同社はこの不具合は解決済みだとした上で、「極めて限定的な状況下」のみで起きた誤りであり、政府関係の利用者に影響はなかったと述べた。
ズームでは人件費を抑えるため、700人を超えるスタッフを擁する研究開発部門など、中国で大規模な事業を展開している。
これまでも、会議の内容が中国政府に漏洩する恐れなど、欧米の利用者からはプライバシー面に関する懸念が寄せられていた。だがズーム側は、データが中国にあるサーバーを経由しないことを根拠に安全が確保されると説明してきた。
同社は2日、フィナンシャル・タイムズ (FT)に対し「米国で生じるデータは米国内に留まり、国境を越えたビデオ会議のデータは主催者の法人アカウントが登録された場所に送られる」と語った。
■ビデオ会議、毎日2億人が利用
ズームは2019年4月に上場し、1日当たりのアクティブユーザー数は昨年12月末時点の1000万人から現在は2億人に急増した。株価は今年に入ってから2倍近くにまで高騰したが、先週には約2割下落して3日の終値 は128.20ドル(約1万4000円)だった。

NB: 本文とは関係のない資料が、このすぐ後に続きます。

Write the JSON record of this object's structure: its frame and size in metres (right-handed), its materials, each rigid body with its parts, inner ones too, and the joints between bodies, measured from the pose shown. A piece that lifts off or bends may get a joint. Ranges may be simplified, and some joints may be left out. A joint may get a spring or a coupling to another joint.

今回の中国へのデータ転送問題は、同社のデータセキュリティー 対策面での不備が相次いで発覚する中で明らかになった。同社は2日、プライバシー問題の解決に全ての技術力を傾注する決意を表明した。
このところ明らかになった不備には、非公開のデータ共有や、他の利用者にとって不快な内容を表示できる機能、暗号化機能に誤解を招きかねない説明などがあった。その全てについて同社は、技術的な改善やポリシーの更新で対処しようとしていた。
また、プライバシー問題の意識向上を目指す団体からの強い要請を受け、これまで同社が各国政府から求められたデータ開示案件をに関する「透明性報告書」を作成する計画を発表している。
今回の問題は、カナダのトロント大学 シチズン ラボが発表した新しい調査報告書で、会議データの非暗号化に使われるズームの暗号化キーが北京にあるサーバーに送られている可能性に言及したことで浮上した。
■「優先度高い標的」
同報告書は「主に北米の顧客にサービスを提供する企業が、一部のケースで中国に設置したサーバーを通じて暗号化キーを送信するという事態は、ズームが中国当局 に暗号化キーを開示する法的義務を負う可能性を考えると、懸念をはらんでいる」と指摘した。
さらに、ズームのアプリは各国の情報収集活動やハッキングの「優先度が高い標的」であり、機密情報を共有する個人や団体はこのアプリを使用すべきでないという。
シチズン ラボの調査報告書は「簡単に特定可能な暗号化の脆弱性 やセキュリティー 問題、中国に設置した海外サーバーで会議の暗号化キーを扱っている点を考慮すると、中国など一定以上の手段を持つ国の攻撃者にとって明確な標的となる」として、警鐘を鳴らしている。